Sheikh Ahmed bin Saeed Al Maktoum, chairman and chief executive, Emirates Airline and Group |
During the 2015-16 financial year, its two members- Emirates and dnata- achieved new capacity and profit milestones, as the group continued to expand its global footprint, and strengthen its business through strategic investments.
According to its recent 2015-16 annual report, the Emirates Group posted $2.2 billion profit for the financial year ending March 31, 2016, up 50 per cent from last year.
Emirates SkyCargo |
“Emirates and dnata delivered record profits, solid business results, and continued to grow throughout 2015-16. Against an unfavourable currency situation which eroded our revenues and profits, an uncertain global economic environment dogged by weak consumer and investor sentiment, as well as ongoing socio-political instability in many regions around the world, the group’s performance is testament to the success of our business model and strategies,” said Sheikh Ahmed bin Saeed Al Maktoum, chairman and chief executive, Emirates Airline and Group.
“In 2015-16, the group collectively invested $4.7 billion in new aircraft and equipment, the acquisition of companies, modern facilities, the latest technologies, and staff initiatives. These will build on our strong foundations, extend our competitive edge, and accelerate our progress towards our long-term goals,” Sheikh Ahmed stressed.
The report shows that Emirates’ total passenger and cargo capacity crossed the 56 billion mark, to 56.4 billion Available Tonne Kilometres (ATKMs) at the end of 2015-16, cementing its position as the world’s largest international airline. The airline increased capacity during the year by 5.5 billion ATKMs, or 11 per cent over 2014-15.
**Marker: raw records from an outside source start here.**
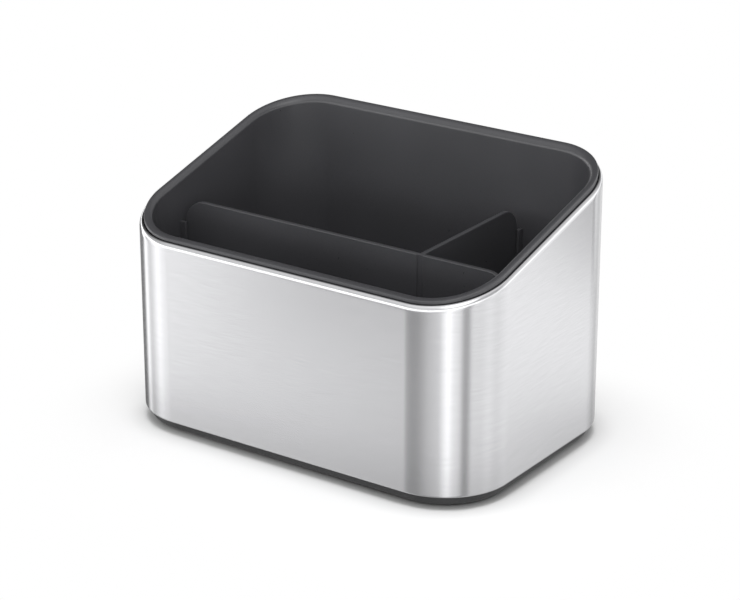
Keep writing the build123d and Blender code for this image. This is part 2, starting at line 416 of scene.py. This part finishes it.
def under(inset, z, radius, steps=6):
    """Round a lower edge, from its flat underside to its wall."""
    return [(inset + radius * (1 - sin(a)), level(z + radius * (1 - cos(a)))) for a in quarter(steps)]


print("a rounded lip has", len(over(0, 0, 1.4)), "rings")

# %% [markdown]
# A piece's mesh is built from its points and faces at once, which is quicker than moving vertices about. All its
# faces are made to look outwards, and they are shaded smooth but for sharp edges.

# %% Make a solid piece
SHARP_ANGLE = radians(38)


def soften(mesh):
    """Shade a mesh smooth but for its sharp edges."""
    mesh.shade_smooth()
    mesh.set_sharp_from_angle(angle=SHARP_ANGLE)


def new_piece(name, mesh):
    """Link a mesh as an object of its own."""
    piece = bpy.data.objects.new(name, mesh)
    bpy.context.scene.collection.objects.link(piece)
    soften(mesh)
    return piece


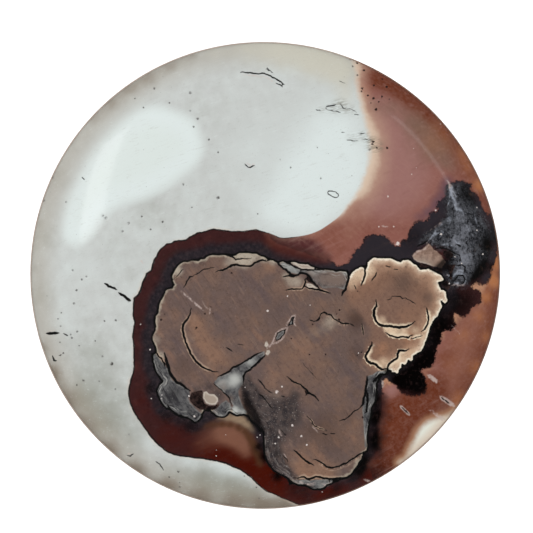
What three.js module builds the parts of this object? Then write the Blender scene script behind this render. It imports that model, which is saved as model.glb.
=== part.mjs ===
// A round cabochon of coffee bean jasper: one polished stone with a low dome on top, a narrow girdle
// wall that leans in slightly, a small bevel round the foot and a flat back that it rests on.
// Millimetres, +Z up, the dome facing up. The origin is the middle of the flat back.
// The light cap of grey-white chalcedony lies towards -X and +Y, the brown beans towards +X and -Y.

import * as THREE from "three";

// Driving dimensions
const girdleRadius = 17.6;      // mean radius at the widest line
const thickness = 5.6;          // flat back to the crown of the dome
const domeHeight = 3.7;         // how far the dome rises above the foot of its curve
const domeReach = 17.5;         // radius at which the dome's curve would stand upright
const domeFlatness = 2.4;       // 2 is a plain ellipse, larger is flatter on top with a rounder shoulder
const domeEndDegrees = 86;      // where the curve gives way to the girdle wall, 90 being upright
const backBevelHeight = 0.5;    // height of the bevel ground round the foot
const backBevelWidth = 0.55;    // how far the bevel cuts in under the girdle

// The stone is ground by hand, so its outline is a little out of round
const ovalReach = 0.055;        // half the difference between its longest and its shortest radius
const ovalDegrees = 8.7;        // direction of the longest radius
const cornerReach = 0.047;      // three very soft corners
const cornerDegrees = 14.8;     // direction of the first of them

// Fineness of the faceting
const roundSegments = 96;
const domeSteps = 17;

// The radius at one direction, as a share of the mean
function outOfRound(angle) {
  const oval = ovalReach * Math.cos(2 * (angle - THREE.MathUtils.degToRad(ovalDegrees)));
  const corners = cornerReach * Math.cos(3 * (angle - THREE.MathUtils.degToRad(cornerDegrees)));
  return 1 + (oval + corners) / girdleRadius;
}

// Half of the cross section, from the middle of the back, out round the girdle and up to the crown
function crossSection() {
  const points = [
    new THREE.Vector2(0, 0),
    new THREE.Vector2(girdleRadius - backBevelWidth, 0),
    new THREE.Vector2(girdleRadius, backBevelHeight),
  ];
  const domeFoot = thickness - domeHeight;
  const endAngle = THREE.MathUtils.degToRad(domeEndDegrees);
  for (let step = domeSteps; step > 0; step -= 1) {
    const angle = endAngle * step / domeSteps;
    const radius = domeReach * Math.pow(Math.sin(angle), 2 / domeFlatness);
    const height = domeFoot + domeHeight * Math.cos(angle);
    points.push(new THREE.Vector2(radius, height));
  }
  points.push(new THREE.Vector2(0, thickness));
  return points;
}

// The stone: the cross section turned about its axis, then drawn out of round and centred on its box
function stoneGeometry() {
  const geometry = new THREE.LatheGeometry(crossSection(), roundSegments);
  geometry.rotateX(Math.PI / 2);
  const position = geometry.attributes.position;
  for (let i = 0; i < position.count; i += 1) {
    const x = position.getX(i);
    const y = position.getY(i);
    const share = outOfRound(Math.atan2(y, x));
    position.setXY(i, x * share, y * share);
  }
  geometry.computeBoundingBox();
  const middle = geometry.boundingBox.getCenter(new THREE.Vector3());
  geometry.translate(-middle.x, -middle.y, 0);
  geometry.computeVertexNormals();
  return geometry;
}

const polishedJasper = new THREE.MeshStandardMaterial({
  color: new THREE.Color(0.52, 0.46, 0.42),
  roughness: 0.18,
  metalness: 0,
});

const cabochon = new THREE.Mesh(stoneGeometry(), polishedJasper);
cabochon.name = "cabochon";

const stone = new THREE.Group();
stone.add(cabochon);

export default stone;
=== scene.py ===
import math
import bpy
import numpy as np
from mathutils import Matrix, Vector, kdtree
from mathutils.geometry import delaunay_2d_cdt


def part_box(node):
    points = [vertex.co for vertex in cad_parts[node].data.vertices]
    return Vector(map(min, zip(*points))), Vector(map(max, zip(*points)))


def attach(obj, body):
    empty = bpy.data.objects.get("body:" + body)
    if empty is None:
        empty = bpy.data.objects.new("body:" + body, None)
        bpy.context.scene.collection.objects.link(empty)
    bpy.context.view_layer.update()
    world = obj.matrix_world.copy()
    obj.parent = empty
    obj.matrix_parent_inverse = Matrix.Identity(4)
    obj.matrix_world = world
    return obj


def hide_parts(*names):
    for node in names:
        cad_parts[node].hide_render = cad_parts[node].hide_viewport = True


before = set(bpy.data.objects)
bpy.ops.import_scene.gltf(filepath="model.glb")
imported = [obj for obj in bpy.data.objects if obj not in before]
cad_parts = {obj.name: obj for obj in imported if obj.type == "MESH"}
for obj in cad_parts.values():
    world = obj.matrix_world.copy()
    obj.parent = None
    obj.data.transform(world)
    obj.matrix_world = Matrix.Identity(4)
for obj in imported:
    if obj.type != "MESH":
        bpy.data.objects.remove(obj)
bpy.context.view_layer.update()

# The stone: one round cabochon of coffee bean jasper, sawn from a nodule, ground to a low dome on a
# dopping stick and polished all over its face. The back is left flat, with a small bevel round it.
# Every size in this section is in millimetres, seen from above, and the mesh is scaled to metres.
MM = 0.001
low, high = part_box("cabochon")
thickness = (high[2] - low[2]) / MM
girdle_radius = 17.6
dome_height = 3.7
dome_reach = 17.5
dome_flatness = 2.4
dome_end = math.radians(86)
bevel_height = 0.5
bevel_width = 0.55
dome_foot = thickness - dome_height

# The outline is ground by hand and a little out of round
oval_reach, oval_turn = 0.055, math.radians(8.7)
corner_reach, corner_turn = 0.047, math.radians(14.8)


def out_of_round(angle):
    oval = oval_reach * np.cos(2 * (angle - oval_turn))
    corners = corner_reach * np.cos(3 * (angle - corner_turn))
    return 1 + (oval + corners) / girdle_radius


turn = np.radians(np.arange(0, 360, 3.75))
girdle = girdle_radius * out_of_round(turn)
middle_x = (np.cos(turn) * girdle).max() / 2 + (np.cos(turn) * girdle).min() / 2
middle_y = (np.sin(turn) * girdle).max() / 2 + (np.sin(turn) * girdle).min() / 2


def paint(red, green, blue):
    """A colour given as it looks on screen, 0 to 255, made linear for the shader."""
    return tuple((c / 255) ** 2.2 for c in (red, green, blue)) + (1.0,)


def flow(points, closed=False, steps=4):
    """A smooth line through a few points."""
    points = np.array(points, float)
    if closed:
        before, after, last = np.roll(points, 1, 0), np.roll(points, -1, 0), np.roll(points, -2, 0)
        starts = points
    else:
        padded = np.vstack([2 * points[0] - points[1], points, 2 * points[-1] - points[-2]])
        before, starts, after, last = padded[:-3], padded[1:-2], padded[2:-1], padded[3:]
    line = []
    for a, b, c, d in zip(before, starts, after, last):
        for t in np.arange(steps) / steps:
            line.append(b + 0.5 * t * (c - a + t * (2 * a - 5 * b + 4 * c - d + t * (3 * (b - c) + d - a))))
    if not closed:
        line.append(points[-1])
    return np.array(line)


outlines = {}      # closed outlines of what is inlaid in the rock, by the attribute that carries them
patches = {}       # soft patches within a layer: x, y, reach, amount
fissures = []      # black hairlines: half width, reach of the pale edge (below 0 on the right), points
strokes_and_sheen = []     # pale strokes: half width, points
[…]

Emirates received 29 new aircraft, its highest number during a financial year, including 16 A380s, 12 Boeing 777-300ERs and one Boeing 777F, bringing its total fleet count to 251 at the end of March.
At the same time nine aircraft were phased out, taking the average fleet age down to 74 months or approximately half the industry average of 140 months. The airline remains the world’s largest operator of the Boeing 777 and A380 – both aircraft being amongst the most modern and efficient wide-bodied jets in the sky today.
With the delivery of new aircraft, Emirates launched eight new passenger destinations, including Bali, Bologna, Cebu, Clark, Istanbul (Sabiha Gökçen), Mashhad, Multan, and Orlando; and two new additional freighter destinations: Columbus and Ciudad del Este.
It also added services and capacity to 34 cities on its existing route network across Africa, Asia, Europe, the Middle East, and North America, offering customers even greater choice and connectivity.
The airline successfully managed increased competitive pressure across all markets to record a profit of $1.9 billion, an increase of 56 per cent over last year’s results, and a healthy profit margin of 8.4 per cent, the strongest margin since 2010-11.
For 2016-17, Emirates has announced new routes to Yinchuan and Zhengzhou in China, Yangon in Myanmar and Hanoi in Vietnam, aside from capacity upgrades to existing destinations.